The dominant trends should be the following: the associated big bourgeoisie remains mostly loyal to the government, while the internal big bourgeoisie, having been contemplated after 2016 with a new round of neoliberal reforms contrary to the interests of the workers, moves away from the government and resumes the struggle for its hegemony within the power bloc. The flight of big businessmen must continue. [iii]
*Armando Boito Jr. is professor of political science at Unicamp. Author, among other books, of State, politics and social classes (Unesp).
Notes
[I] I justify the characterization of the Bolsonaro government and the Bolsonarist movement as neo-fascists in two or three articles that I published last year and the year before. See, for example, “The Brazilian path to neo-fascism”. CRH notebooks, volume 34, 2021. Accessible at: https://periodicos.ufba.br/index.php/crh/article/view/35578; “Why characterize Bolsonarism as neo-fascism”. Marxist Criticism, no. 50, 2020. Accessible at: https://www.ifch.unicamp.br/criticamarxista/arquivos_biblioteca/dossie2020_05_26_14_12_19.pdf
[ii] I have analyzed in detail the conflicts between bourgeois fractions and changes in hegemony in the power bloc in Brazil's recent political history in two books. See Armando Boito Jr. Reform and political crisis in Brazil – class conflicts in PT governments.

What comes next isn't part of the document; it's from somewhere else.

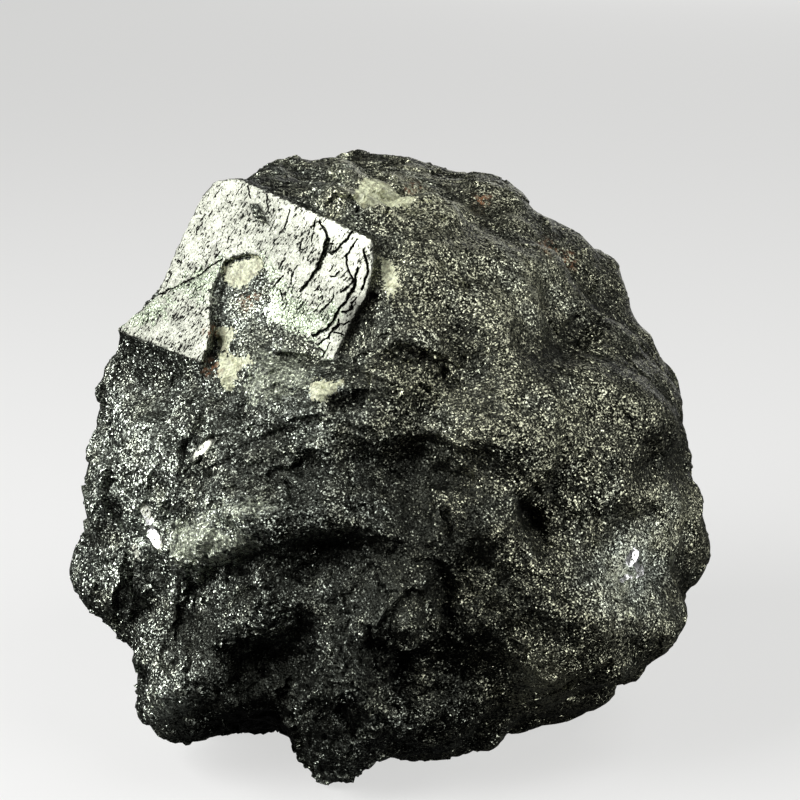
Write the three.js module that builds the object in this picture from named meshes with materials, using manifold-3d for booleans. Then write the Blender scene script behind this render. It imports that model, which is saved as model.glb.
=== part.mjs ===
// A hand-sized lump of skutterudite: massive, granular cobalt arsenide with two crystals grown into
// its upper left. It is one solid. Millimetres, +Z up, standing on the flats under its base at z = 0,
// with the crystals towards -Y and the origin under the middle of the lump.
//
// The lump leans back a little, so its shape is given in a leaning frame: u to the right (+X), v up
// along the lean, and w towards the front. The frame's centre is inside the lump.

import * as THREE from "three";
import { ConvexGeometry } from "three/addons/geometries/ConvexGeometry.js";
import { ImprovedNoise } from "three/addons/math/ImprovedNoise.js";
import { mergeVertices } from "three/addons/utils/BufferGeometryUtils.js";
import Module from "manifold-3d";

const wasm = await Module();
wasm.setup();

// ---- Driving dimensions ------------------------------------------------------------------------

const LEAN = THREE.MathUtils.degToRad(15); // how far the leaning frame is turned back from upright
const CENTRE_HEIGHT = 49; // of the frame's centre above the base
const FRONT_DEPTH = 50; // from the centre to the front of the lump
const BACK_DEPTH = 50; // and to its back
const BLOCKINESS = 2.5; // 2 is an ellipsoid, and more is squarer
const SURFACE_DETAIL = 20; // each of an icosahedron's 20 faces is split into (this + 1) squared

// The widest outline of the lump, [u, v], anticlockwise from the right-hand side.
const OUTLINE = [
  [57, 0], [55, 9], [52, 18], [46, 26], [43, 30], [43, 35], [40, 42], [32, 46], [23, 52], [15, 55],
  [5, 56], [-9, 62], [-21, 61], [-30, 54], [-38, 40], [-45, 30], [-50, 22], [-54, 14], [-57, 7],
  [-55, -4], [-57, -15], [-55, -22], [-46, -31], [-41, -43], [-40, -54], [-31, -58], [-20, -60],
  [-8, -63], [6, -60], [21, -57], [33, -52], [41, -44], [45, -37], [52, -32], [57, -25], [54, -14],
];
const OUTLINE_SPREAD = 0.6; // radians: the outline's corners are averaged over this at the poles
const SPREAD_STEPS = 3; // samples of that average to either side

// Broad fracture faces, [direction in u, v, w, distance from the centre].
const FRACTURES = [
  [[0.22, 0.92, 0.32], 53], // the top
  [[0.75, 0.55, 0.35], 53],
  [[0.6, -0.1, 0.8], 53],
  [[-0.75, -0.05, 0.65], 52],
  [[0.34, -0.85, 0.4], 56], // the underside, on the right and on the left
  [[-0.26, -0.85, 0.47], 59],
  [[0, -1, 0], 50.5], // clear of the ground in front, but for the feet
  [[-0.4, 0.7, -0.6], 52],
  [[0.5, 0.45, -0.75], 51],
  [[-0.6, -0.1, -0.8], 50],
  [[0.45, -0.5, -0.74], 52],
  [[-0.1, 0.1, -1], 47],
];
const FRACTURE_EDGE = 2.5; // how softly a fracture face meets its neighbours
const FRACTURE_REACH = 0.2; // cosine below which a direction is too far from a face to meet it

// Knobs and hollows, [u, v, radius, height], on the front and on the back. They fade out over the
// last of the way to the widest outline.
const RELIEF_FADE = 12;
const FRONT_RELIEF = [
  [-20, 34, 15, -7], // sunk behind the crystals
  [-38, 20, 11, -5],
  [-23, 25, 6, -2],
  [3, 35, 7, 2.5], // lumps and ledges to the right of the upper crystal
  [2, 24, 6, 3],
  [7, 17, 6, -3],
  [2, 12, 6, 3],
  [14, 6, 6, 3],
  [3, 3, 9, -5],
  [32, 27, 8, -5], // a smooth hollow
  [40, 37, 7, 2],
  [22, 14, 8, 2],
  [30, 10, 6, -2],
  [46, 11, 9, 3],
  [25, -8, 5, -5], // a deep slot
  [36, -20, 14, 4], // the right-hand shoulder
  [33, -31, 8, 2],
  [10, -9, 5, -3],
  [-12, 12, 7, 3],
  [-41, 3, 9, 2.5],
  [-55, -18, 7, 2],
  [-31, -12, 6, 4], // the ledge over the undercut
  [-21, -8, 6, 4.5],
  [-11, -7, 6, 3],
  [-29, -19, 5, -6], // the undercut
  [-34, -26, 5, -5],
  [-12, -16, 7, -5],
  [-20, -23, 6, 2],
  [-21, -33, 6, -7],
  [-6, -33, 6, 3],
  [2, -34, 5, -6],
  [5, -26, 4, 3.5],
  [12, -23, 6, -7],
  [14, -34, 7, -3],
  [-36, -36, 8, 4], // the left-hand foot
  [-10, -52, 6, 8], // the foot in front
  [-23, -48, 6, -5],
  [36, -39, 5, -2],
];
const BACK_RELIEF = [
  [-25, 20, 16, 4],
  [18, 28, 14, -5],
  [30, -8, 13, 4],
  [-8, -6, 15, -5],
  [-35, -20, 12, 4],
  [8, -34, 14, 3],
];

// Rounded lumps with sharp valleys between them, [size, height, where in the noise they are read].
const LUMPS = [
  [30, 4, 40],
  [16, 3.2, 57],
  [9, 1.8, 74],
];
const LUMP_MEAN = 0.21; // of the noise that shapes them, so that they don't swell the whole lump

const MERGE_DISTANCE = 1e-4; // vertices nearer than this are one

// ---- The leaning frame -------------------------------------------------------------------------

function leanToUpright(points) {
  // Turns points of the leaning frame, [u, v, w], into x, y, z over the base.
  const right = new THREE.Vector3(1, 0, 0);
  const up = new THREE.Vector3(0, Math.sin(LEAN), Math.cos(LEAN));
  const front = new THREE.Vector3(0, -Math.cos(LEAN), Math.sin(LEAN));
  const turn = new THREE.Matrix4().makeBasis(right, up, front);
  turn.setPosition(0, 0, CENTRE_HEIGHT);
  return points.map(([u, v, w]) => new THREE.Vector3(u, v, w).applyMatrix4(turn));
}

// ---- Solids ------------------------------------------------------------------------------------

function solidFrom(geometry) {
  // Makes a manifold solid of a closed three.js geometry.
  const bare = geometry.clone();
  for (const name of Object.keys(bare.attributes)) {
    if (name !== "position") bare.deleteAttribute(name);
  }
  const merged = mergeVertices(bare, MERGE_DISTANCE);
  return new wasm.Manifold(new wasm.Mesh({
    numProp: 3,
    vertProperties: new Float32Array(merged.attributes.position.array),
    triVerts: new Uint32Array(merged.index.array),
  }));
}

function geometryFrom(solid) {
  // Turns a manifold solid back into a three.js geometry.
  const mesh = solid.getMesh();
  const geometry = new THREE.BufferGeometry();
  geometry.setAttribute("position", new THREE.BufferAttribute(new Float32Array(mesh.vertProperties), 3));
  geometry.setIndex(new THREE.BufferAttribute(new Uint32Array(mesh.triVerts), 1));
  return geometry;
}

// ---- The massive arsenide ----------------------------------------------------------------------

const outlineAngles = OUTLINE.map(([u, v]) => Math.atan2(v, u));
const outlineRadii = OUTLINE.map(([u, v]) => Math.hypot(u, v));

function outlineRadius(angle) {
  // Radius of the outline at an angle, smooth between its points.
  const turn = 2 * Math.PI;
  const count = OUTLINE.length;
  for (let i = 0; i < count; i += 1) {
    const next = (i + 1) % count;
    const span = THREE.MathUtils.euclideanModulo(outlineAngles[next] - outlineAngles[i], turn);
    const along = THREE.MathUtils.euclideanModulo(angle - outlineAngles[i], turn);
    if (along <= span) {
      const t = THREE.MathUtils.smoothstep(along / span, 0, 1);
      return THREE.MathUtils.lerp(outlineRadii[i], outlineRadii[next], t);
    }
  }
  throw new Error("the outline doesn't close");
}

function averageRadius(angle, spread) {
  // The outline's radius averaged over a spread to either side.
  let sum = 0;
  for (let i = -SPREAD_STEPS; i <= SPREAD_STEPS; i += 1) {
    sum += outlineRadius(angle + (spread * i) / SPREAD_STEPS);
  }
  return sum / (2 * SPREAD_STEPS + 1);
}

function softMinimum(a, b, softness) {
  // The smaller of two lengths, rounded off where they are nearly equal.
  const h = Math.max(softness - Math.abs(a - b), 0) / softness;
  return Math.min(a, b) - (h * h * softness) / 4;
}

const noise = new ImprovedNoise();

function lumps(point) {
  // Height of the rounded lumps at a point, in millimetres, about zero.
  let height = 0;
  for (const [size, amount, place] of LUMPS) {
    const value = noise.noise(point.x / size + place, point.y / size + place, point.z / size + place);
    height += 2 * amount * (Math.abs(value) - LUMP_MEAN);
  }
  return height;
}

function relief(point) {
  // Height of the knobs and hollows at a point, in millimetres.
  const list = point.z > 0 ? FRONT_RELIEF : BACK_RELIEF;
  const fade = Math.min(1, Math.abs(point.z) / RELIEF_FADE);
  let height = 0;
  for (const [u, v, radius, amount] of list) {
    const away = ((point.x - u) ** 2 + (point.y - v) ** 2) / radius ** 2;
    height += amount * Math.exp(-away) * fade;
  }
  return height;
}

function surfacePoint(direction) {
  // The point of the lump's surface that lies in a direction from its centre, in the leaning frame.
  const across = Math.hypot(direction.x, direction.y);
  const depth = direction.z > 0 ? FRONT_DEPTH : BACK_DEPTH;
  const spread = OUTLINE_SPREAD * Math.abs(direction.z);
  const radius = averageRadius(Math.atan2(direction.y, direction.x), spread);
  const bulk = (across / radius) ** BLOCKINESS + (Math.abs(direction.z) / depth) ** BLOCKINESS;
  let reach = bulk ** (-1 / BLOCKINESS);
  for (const [normal, distance] of FRACTURES) {
    const facing = new THREE.Vector3(...normal).normalize().dot(direction);
    if (facing > FRACTURE_REACH) reach = softMinimum(reach, distance / facing, FRACTURE_EDGE);
  }
  const point = direction.clone().multiplyScalar(reach);
  return direction.clone().multiplyScalar(reach + lumps(point) + relief(point));
}

function massiveArsenide() {
  const geometry = new THREE.IcosahedronGeometry(1, SURFACE_DETAIL);
  const position = geometry.attributes.position;
  const direction = new THREE.Vector3();
  for (let i = 0; i < position.count; i += 1) {
    direction.fromBufferAttribute(position, i).normalize();
    const [point] = leanToUpright([surfacePoint(direction).toArray()]);
    position.setXYZ(i, point.x, point.y, point.z);
  }
  return solidFrom(geometry);
}

// ---- The crystals ------------------------------------------------------------------------------

// Corners of the bright face of each crystal, [u, v], and of the dark face under the lower one.
const UPPER_FACE = [
  [-27, 52.4], [-2.8, 40.2], [-2.6, 36.4], [-3.8, 30], [-9.3, 20], [-26, 22], [-41.6, 31.4],
  [-38, 40], [-33.3, 49.5], [-31, 52],
];
const LOWER_FACE = [[-41.6, 31.4], [-29, 37.8], [-32, 19.6], [-49, 25.8]];
const UNDER_FACE = [[-49, 25.8], [-32, 19.6], [-32, 9], [-52.6, 9]];

// The way each face looks, and the corner that sets how far forward it is.
const UPPER_NORMAL = [-0.45, 0.15, 0.88];
const UPPER_CORNER = [-2.8, 40.2, 45];
const LOWER_NORMAL = [-0.5, 0.28, 0.82];
const LOWER_CORNER = [-41.6, 31.4, 26.7];
const UNDER_NORMAL = [-0.62, -0.3, 0.7];
const UNDER_CORNER = [-32, 19.6, 36.6];

// The corners of each crystal that are inside the lump.
const UPPER_BACK = [[-24, 54, 8], [10, 46, 20], [6, 25, 25], [-38, 34, 6]];
const LOWER_BACK = [[-44, 26, 2], [-28, 34, 8], [-28, 14, 14], [-46, 9, 2]];

function onFace(corners, normal, through) {
  // Gives each corner, [u, v], its place forward, w, on the plane of a face.
  const [a, b, c] = normal;
  const [u0, v0, w0] = through;
  return corners.map(([u, v]) => [u, v, w0 - (a * (u - u0) + b * (v - v0)) / c]);
}

function crystal(corners) {
  return solidFrom(new ConvexGeometry(leanToUpright(corners)));
}

// ---- The base ----------------------------------------------------------------------------------

const GROUND_DEPTH = 60;
const GROUND_WIDTH = 300;

function ground() {
  const block = new THREE.BoxGeometry(GROUND_WIDTH, GROUND_WIDTH, GROUND_DEPTH);
  block.translate(0, 0, -GROUND_DEPTH / 2);
  return solidFrom(block);
}

// ---- The specimen ------------------------------------------------------------------------------

function specimenGeometry() {
  const solid = massiveArsenide()
    .add(crystal([...onFace(UPPER_FACE, UPPER_NORMAL, UPPER_CORNER), ...UPPER_BACK]))
    .add(crystal([
      ...onFace(LOWER_FACE, LOWER_NORMAL, LOWER_CORNER),
      ...onFace(UNDER_FACE, UNDER_NORMAL, UNDER_CORNER),
      ...LOWER_BACK,
    ]))
    .subtract(ground());
  const geometry = geometryFrom(solid);
  geometry.computeBoundingBox();
  const middle = geometry.boundingBox.getCenter(new THREE.Vector3());
  geometry.translate(-middle.x, -middle.y, -geometry.boundingBox.min.z);
  return geometry;
}

const arsenide = new THREE.MeshStandardMaterial({
  color: 0x6f7268,
  roughness: 0.5,
  metalness: 0.7,
  flatShading: true,
});

const specimen = new THREE.Mesh(specimenGeometry(), arsenide);
specimen.name = "skutterudite_specimen";

const object = new THREE.Group();
object.add(specimen);

export default object;
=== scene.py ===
import math
from itertools import product

import bpy
import numpy as np
from bpy.props import FloatProperty, FloatVectorProperty, IntProperty, PointerProperty
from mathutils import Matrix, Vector
from mathutils.bvhtree import BVHTree
from mathutils.noise import fractal, noise_vector, seed_set
from mathutils.noise import ridged_multi_fractal as ridged


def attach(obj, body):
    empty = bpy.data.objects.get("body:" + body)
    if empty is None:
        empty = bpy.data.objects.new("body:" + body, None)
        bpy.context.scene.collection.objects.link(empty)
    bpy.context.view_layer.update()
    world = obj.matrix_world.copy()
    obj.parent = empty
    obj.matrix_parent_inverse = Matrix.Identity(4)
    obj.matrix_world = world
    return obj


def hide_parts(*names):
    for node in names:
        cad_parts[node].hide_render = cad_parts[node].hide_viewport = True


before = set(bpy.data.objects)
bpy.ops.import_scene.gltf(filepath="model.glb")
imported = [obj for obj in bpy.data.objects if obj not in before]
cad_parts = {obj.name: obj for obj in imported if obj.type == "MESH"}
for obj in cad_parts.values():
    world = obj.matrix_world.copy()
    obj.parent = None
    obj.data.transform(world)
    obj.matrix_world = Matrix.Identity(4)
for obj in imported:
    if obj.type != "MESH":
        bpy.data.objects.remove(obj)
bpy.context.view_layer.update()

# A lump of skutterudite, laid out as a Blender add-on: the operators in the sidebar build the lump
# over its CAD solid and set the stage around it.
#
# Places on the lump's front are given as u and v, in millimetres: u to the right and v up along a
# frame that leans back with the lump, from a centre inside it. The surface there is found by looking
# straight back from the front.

bl_info = {
    "name": "Skutterudite Specimen",
    "version": (1, 0, 0),
    "blender": (4, 5, 0),
    "location": "3D View > Sidebar > Specimen",
    "description": "Builds a lump of granular skutterudite with two bright crystals, and its stage",
    "category": "Add Mesh",
}

NODE = "skutterudite_specimen"
MM = 0.001

# The leaning frame: its lean, and where its centre is over the middle of the base.
LEAN = math.radians(15)
CENTRE = Vector((-0.88, 2.34, 49.08)) * MM
RIGHT = Vector((1, 0, 0))
UP = Vector((0, math.sin(LEAN), math.cos(LEAN)))
FRONT = Vector((0, -math.cos(LEAN), math.sin(LEAN)))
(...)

São Paulo and Campinas: Editora Unesp and Unicamp. 2018; Armando Boito jr. Dilma, Temer and Bolsonaro – crisis, ruptures and trends in Brazilian politics. Goiânia: Editor Phillos, 2021. Available on websites I Academia.e e SearchGate.
[iii] This text was motivated by the interview that Eleonora and Rodolfo Lucena from the Tutaméia website conducted with me on July 28th, when we addressed the recent political movements of the big capitalists in the electoral process.